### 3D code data
───

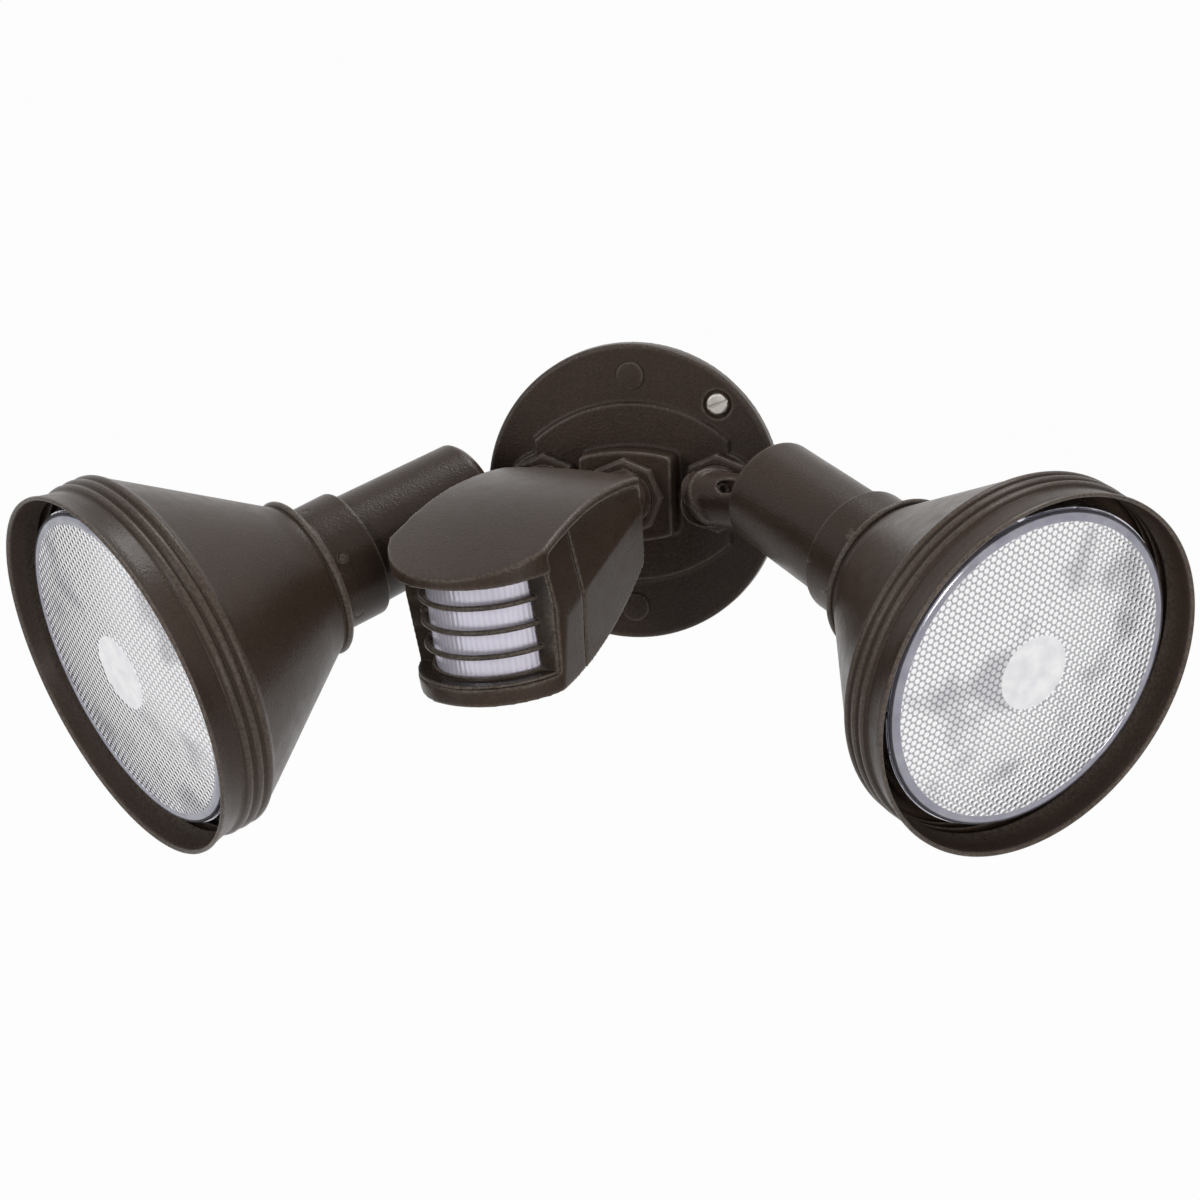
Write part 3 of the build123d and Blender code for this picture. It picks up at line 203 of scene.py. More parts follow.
# %% Small helpers for node trees
class Finish:
    """A material with one Principled shader and the nodes that feed it."""

    def __init__(self, name, color, roughness, metallic=0.0):
        self.material = bpy.data.materials.new(name)
        self.material.use_nodes = True
        self.tree = self.material.node_tree
        self.shader = self.tree.nodes["Principled BSDF"]
        self.shader.inputs["Base Color"].default_value = (*color, 1.0)
        self.shader.inputs["Roughness"].default_value = roughness
        self.shader.inputs["Metallic"].default_value = metallic
        self.coords = self.tree.nodes.new("ShaderNodeTexCoord")

    def node(self, kind, **values):
        made = self.tree.nodes.new(kind)
        for key, value in values.items():
            setattr(made, key, value)
        return made

    def link(self, source, target):
        self.tree.links.new(source, target)

    def noise(self, scale, detail=2.0, source=None):
        made = self.node("ShaderNodeTexNoise")
        made.inputs["Scale"].default_value = scale
        made.inputs["Detail"].default_value = detail
        self.link(source or self.coords.outputs["Object"], made.inputs["Vector"])
        return made.outputs["Fac"]

    def spread(self, value, low, high, from_low=0.3, from_high=0.7):
        made = self.node("ShaderNodeMapRange")
        made.inputs["From Min"].default_value = from_low
        made.inputs["From Max"].default_value = from_high
        made.inputs["To Min"].default_value = low
        made.inputs["To Max"].default_value = high
        self.link(value, made.inputs["Value"])
        return made.outputs["Result"]

    def tint(self, fac, first, second):
        made = self.node("ShaderNodeMix", data_type="RGBA")
        made.inputs[6].default_value = (*first, 1.0)
        made.inputs[7].default_value = (*second, 1.0)
        self.link(fac, made.inputs[0])
        return made.outputs[2]

    def bump(self, height, strength, distance, normal=None):
        made = self.node("ShaderNodeBump")
        made.inputs["Strength"].default_value = strength
        made.inputs["Distance"].default_value = distance
        self.link(height, made.inputs["Height"])
        if normal:
            self.link(normal, made.inputs["Normal"])
        return made.outputs["Normal"]

    def round_edges(self, radius):
        made = self.node("ShaderNodeBevel", samples=4)
        made.inputs["Radius"].default_value = radius
        return made.outputs["Normal"]

    def edge_mask(self, rounded, gain):
        """Near 1 where the rounded normal leaves the face's own, as along an edge."""
        own = self.node("ShaderNodeNewGeometry")
        dot = self.node("ShaderNodeVectorMath", operation="DOT_PRODUCT")
        self.link(rounded, dot.inputs[0])
        self.link(own.outputs["Normal"], dot.inputs[1])
        return self.spread(dot.outputs["Value"], gain, 0.0, 0.75, 0.995)

    def math(self, operation, first, second):
        made = self.node("ShaderNodeMath", operation=operation)
        self.link(first, made.inputs[0])
        self.link(second, made.inputs[1])
        return made.outputs[0]

    def ridge_highlight(self, gain):
        """Rises to the gain where a fine mesh bends outwards, as on a bead or a soft corner, where
        a highlight is painted.
        """
        shape = self.node("ShaderNodeNewGeometry")
        return self.spread(shape.outputs["Pointiness"], 0.0, gain, 0.506, 0.54)


# %% [markdown]
# The coat mixes a darker and a lighter bronze by soft clouds and fine specks. Where an edge is
# sharp or a fine mesh bulges, a paler bronze is painted in flecks as a highlight. Its shine is set
# low, because a strong one would mirror the white room and turn the dark paint grey.

# %% Powder coat over metal and plastic
# The paler bronze of the painted highlight on edges and ridges.
EDGE_HIGHLIGHT_BRONZE = (0.24, 0.20, 0.17, 1.0)
COAT_SHINE = 0.17
CLOUD_DARK = 0.8
CLOUD_LIGHT = 1.22


def powder_coat(name, color, roughness, peel, edge_radius, edge_gain):
    finish = Finish(name, color, roughness)
    finish.shader.inputs["Specular IOR Level"].default_value = COAT_SHINE
    rounded = finish.round_edges(edge_radius)
    dark = tuple(v * CLOUD_DARK for v in color)
    light = tuple(v * CLOUD_LIGHT for v in color)
    cloudy = finish.spread(finish.noise(22.0, 3.0), 0.0, 0.6)
    specks = finish.spread(finish.noise(1500.0, 1.0), -0.3, 0.5, 0.35, 0.65)
    cloud = finish.tint(finish.math("ADD", cloudy, specks), dark, light)
    # Painted highlight: a paler bronze in flecks on sharp edges and on bulging ridges.
    edge = finish.node("ShaderNodeMix", data_type="RGBA")
    edge.inputs[7].default_value = EDGE_HIGHLIGHT_BRONZE
    sharp = finish.edge_mask(rounded, edge_gain)
    mixed_in = finish.math("MAXIMUM", sharp, finish.ridge_highlight(edge_gain))
    flecks = finish.spread(finish.noise(900.0, 3.0), 0.35, 1.0, 0.35, 0.6)
    finish.link(finish.math("MULTIPLY", mixed_in, flecks), edge.inputs[0])
    finish.link(cloud, edge.inputs[6])
    finish.link(edge.outputs[2], finish.shader.inputs["Base Color"])
    rough = finish.spread(finish.noise(160.0, 3.0), roughness - 0.04, roughness + 0.05)
    finish.link(rough, finish.shader.inputs["Roughness"])
    skin = finish.bump(finish.noise(1100.0, 2.0), peel, 0.00025, rounded)
    finish.link(skin, finish.shader.inputs["Normal"])
    return finish.material


BRONZE = (0.060, 0.040, 0.030)
bronze_paint = powder_coat("bronze_powder_coat", BRONZE, 0.31, 0.5, 0.0007, 0.7)
bronze_plastic = powder_coat("bronze_painted_plastic", BRONZE, 0.31, 0.45, 0.0006, 0.6)
bezel_plastic = powder_coat("bronze_bezel", (0.040, 0.029, 0.022), 0.28, 0.3, 0.0004, 0.7)
dark_screw = powder_coat("painted_screw", (0.035, 0.026, 0.02), 0.4, 0.1, 0.0003, 0.6)
print("powder coats made")


# %% [markdown]
# The box screws are zinc plated, and the sockets and bulb bases are stamped from brass and
# rolled metal. Plating is cloudy and is scratched mostly one way, so a noise squeezed along
# one axis gives both its uneven gloss and its fine scratches.

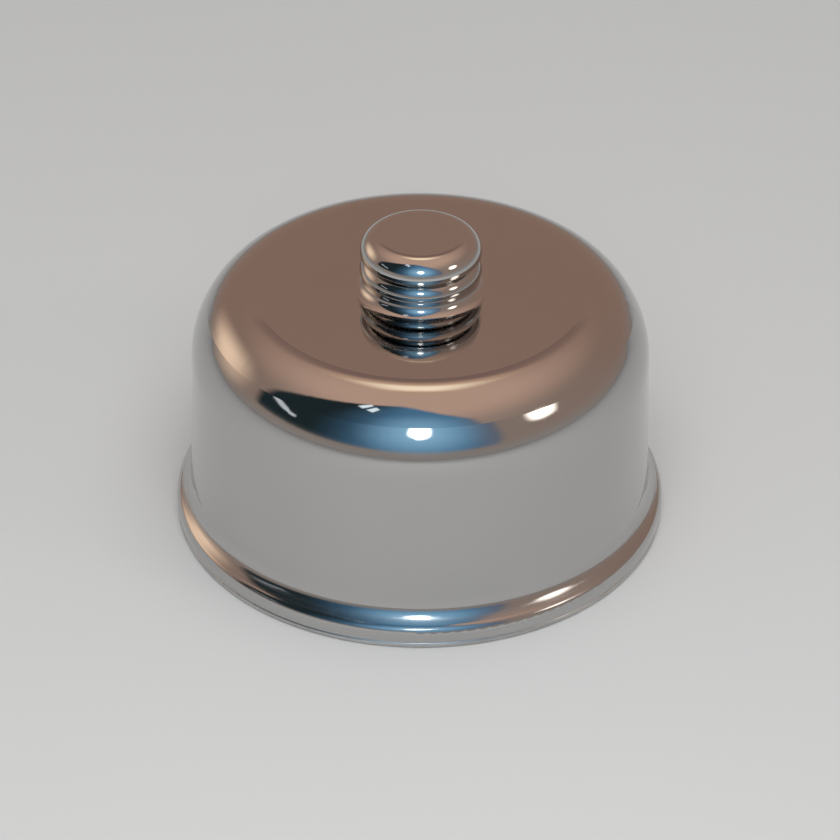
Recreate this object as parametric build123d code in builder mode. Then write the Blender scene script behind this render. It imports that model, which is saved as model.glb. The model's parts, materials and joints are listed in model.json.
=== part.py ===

───

### Given problem
Reproduce the entire listing word for word.

### Answer to this problem
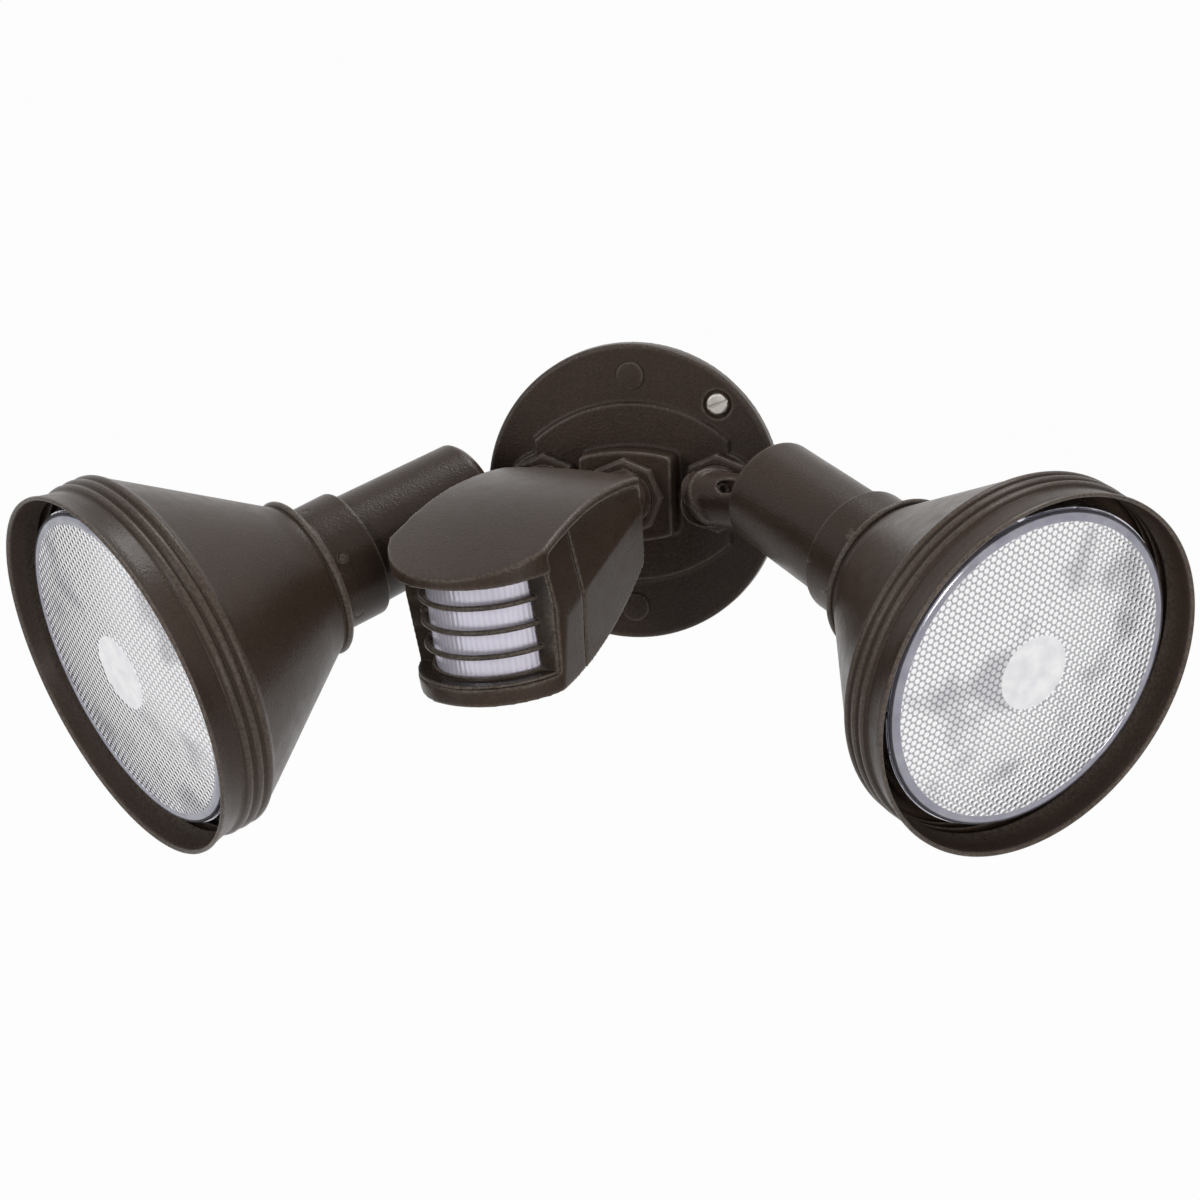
Write part 3 of the build123d and Blender code for this picture. It picks up at line 203 of scene.py. More parts follow.
# %% Small helpers for node trees
class Finish:
    """A material with one Principled shader and the nodes that feed it."""

    def __init__(self, name, color, roughness, metallic=0.0):
        self.material = bpy.data.materials.new(name)
        self.material.use_nodes = True
        self.tree = self.material.node_tree
        self.shader = self.tree.nodes["Principled BSDF"]
        self.shader.inputs["Base Color"].default_value = (*color, 1.0)
        self.shader.inputs["Roughness"].default_value = roughness
        self.shader.inputs["Metallic"].default_value = metallic
        self.coords = self.tree.nodes.new("ShaderNodeTexCoord")

    def node(self, kind, **values):
        made = self.tree.nodes.new(kind)
        for key, value in values.items():
            setattr(made, key, value)
        return made

    def link(self, source, target):
        self.tree.links.new(source, target)

    def noise(self, scale, detail=2.0, source=None):
        made = self.node("ShaderNodeTexNoise")
        made.inputs["Scale"].default_value = scale
        made.inputs["Detail"].default_value = detail
        self.link(source or self.coords.outputs["Object"], made.inputs["Vector"])
        return made.outputs["Fac"]

    def spread(self, value, low, high, from_low=0.3, from_high=0.7):
        made = self.node("ShaderNodeMapRange")
        made.inputs["From Min"].default_value = from_low
        made.inputs["From Max"].default_value = from_high
        made.inputs["To Min"].default_value = low
        made.inputs["To Max"].default_value = high
        self.link(value, made.inputs["Value"])
        return made.outputs["Result"]

    def tint(self, fac, first, second):
        made = self.node("ShaderNodeMix", data_type="RGBA")
        made.inputs[6].default_value = (*first, 1.0)
        made.inputs[7].default_value = (*second, 1.0)
        self.link(fac, made.inputs[0])
        return made.outputs[2]

    def bump(self, height, strength, distance, normal=None):
        made = self.node("ShaderNodeBump")
        made.inputs["Strength"].default_value = strength
        made.inputs["Distance"].default_value = distance
        self.link(height, made.inputs["Height"])
        if normal:
            self.link(normal, made.inputs["Normal"])
        return made.outputs["Normal"]

    def round_edges(self, radius):
        made = self.node("ShaderNodeBevel", samples=4)
        made.inputs["Radius"].default_value = radius
        return made.outputs["Normal"]

    def edge_mask(self, rounded, gain):
        """Near 1 where the rounded normal leaves the face's own, as along an edge."""
        own = self.node("ShaderNodeNewGeometry")
        dot = self.node("ShaderNodeVectorMath", operation="DOT_PRODUCT")
        self.link(rounded, dot.inputs[0])
        self.link(own.outputs["Normal"], dot.inputs[1])
        return self.spread(dot.outputs["Value"], gain, 0.0, 0.75, 0.995)

    def math(self, operation, first, second):
        made = self.node("ShaderNodeMath", operation=operation)
        self.link(first, made.inputs[0])
        self.link(second, made.inputs[1])
        return made.outputs[0]

    def ridge_highlight(self, gain):
        """Rises to the gain where a fine mesh bends outwards, as on a bead or a soft corner, where
        a highlight is painted.
        """
        shape = self.node("ShaderNodeNewGeometry")
        return self.spread(shape.outputs["Pointiness"], 0.0, gain, 0.506, 0.54)


# %% [markdown]
# The coat mixes a darker and a lighter bronze by soft clouds and fine specks. Where an edge is
# sharp or a fine mesh bulges, a paler bronze is painted in flecks as a highlight. Its shine is set
# low, because a strong one would mirror the white room and turn the dark paint grey.

# %% Powder coat over metal and plastic
# The paler bronze of the painted highlight on edges and ridges.
EDGE_HIGHLIGHT_BRONZE = (0.24, 0.20, 0.17, 1.0)
COAT_SHINE = 0.17
CLOUD_DARK = 0.8
CLOUD_LIGHT = 1.22


def powder_coat(name, color, roughness, peel, edge_radius, edge_gain):
    finish = Finish(name, color, roughness)
    finish.shader.inputs["Specular IOR Level"].default_value = COAT_SHINE
    rounded = finish.round_edges(edge_radius)
    dark = tuple(v * CLOUD_DARK for v in color)
    light = tuple(v * CLOUD_LIGHT for v in color)
    cloudy = finish.spread(finish.noise(22.0, 3.0), 0.0, 0.6)
    specks = finish.spread(finish.noise(1500.0, 1.0), -0.3, 0.5, 0.35, 0.65)
    cloud = finish.tint(finish.math("ADD", cloudy, specks), dark, light)
    # Painted highlight: a paler bronze in flecks on sharp edges and on bulging ridges.
    edge = finish.node("ShaderNodeMix", data_type="RGBA")
    edge.inputs[7].default_value = EDGE_HIGHLIGHT_BRONZE
    sharp = finish.edge_mask(rounded, edge_gain)
    mixed_in = finish.math("MAXIMUM", sharp, finish.ridge_highlight(edge_gain))
    flecks = finish.spread(finish.noise(900.0, 3.0), 0.35, 1.0, 0.35, 0.6)
    finish.link(finish.math("MULTIPLY", mixed_in, flecks), edge.inputs[0])
    finish.link(cloud, edge.inputs[6])
    finish.link(edge.outputs[2], finish.shader.inputs["Base Color"])
    rough = finish.spread(finish.noise(160.0, 3.0), roughness - 0.04, roughness + 0.05)
    finish.link(rough, finish.shader.inputs["Roughness"])
    skin = finish.bump(finish.noise(1100.0, 2.0), peel, 0.00025, rounded)
    finish.link(skin, finish.shader.inputs["Normal"])
    return finish.material


BRONZE = (0.060, 0.040, 0.030)
bronze_paint = powder_coat("bronze_powder_coat", BRONZE, 0.31, 0.5, 0.0007, 0.7)
bronze_plastic = powder_coat("bronze_painted_plastic", BRONZE, 0.31, 0.45, 0.0006, 0.6)
bezel_plastic = powder_coat("bronze_bezel", (0.040, 0.029, 0.022), 0.28, 0.3, 0.0004, 0.7)
dark_screw = powder_coat("painted_screw", (0.035, 0.026, 0.02), 0.4, 0.1, 0.0003, 0.6)
print("powder coats made")


# %% [markdown]
# The box screws are zinc plated, and the sockets and bulb bases are stamped from brass and
# rolled metal. Plating is cloudy and is scratched mostly one way, so a noise squeezed along
# one axis gives both its uneven gloss and its fine scratches.

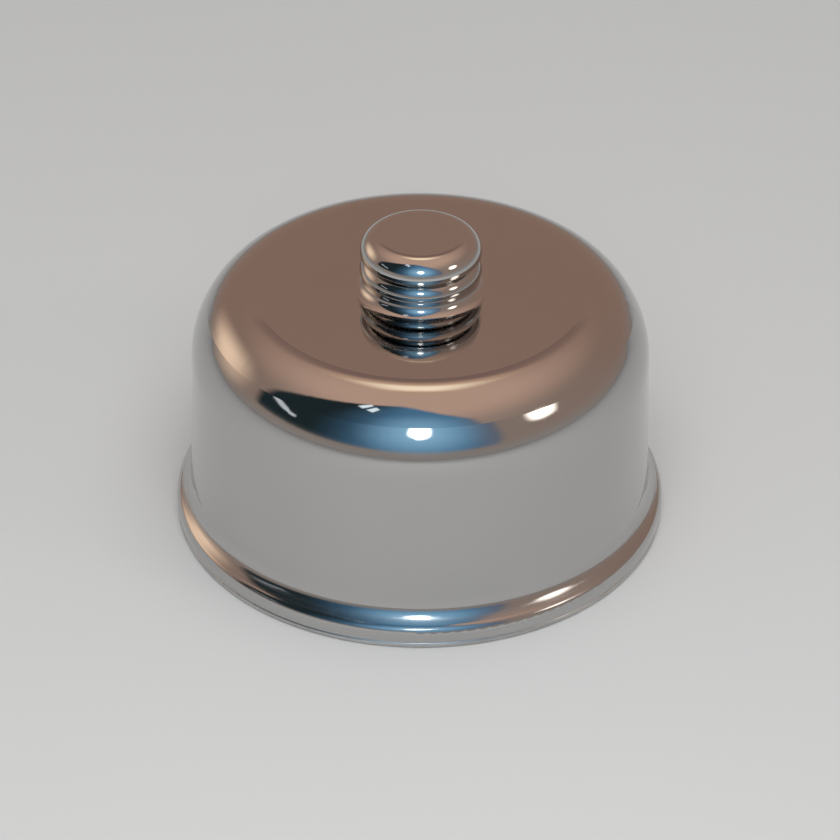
Recreate this object as parametric build123d code in builder mode. Then write the Blender scene script behind this render. It imports that model, which is saved as model.glb. The model's parts, materials and joints are listed in model.json.
=== part.py ===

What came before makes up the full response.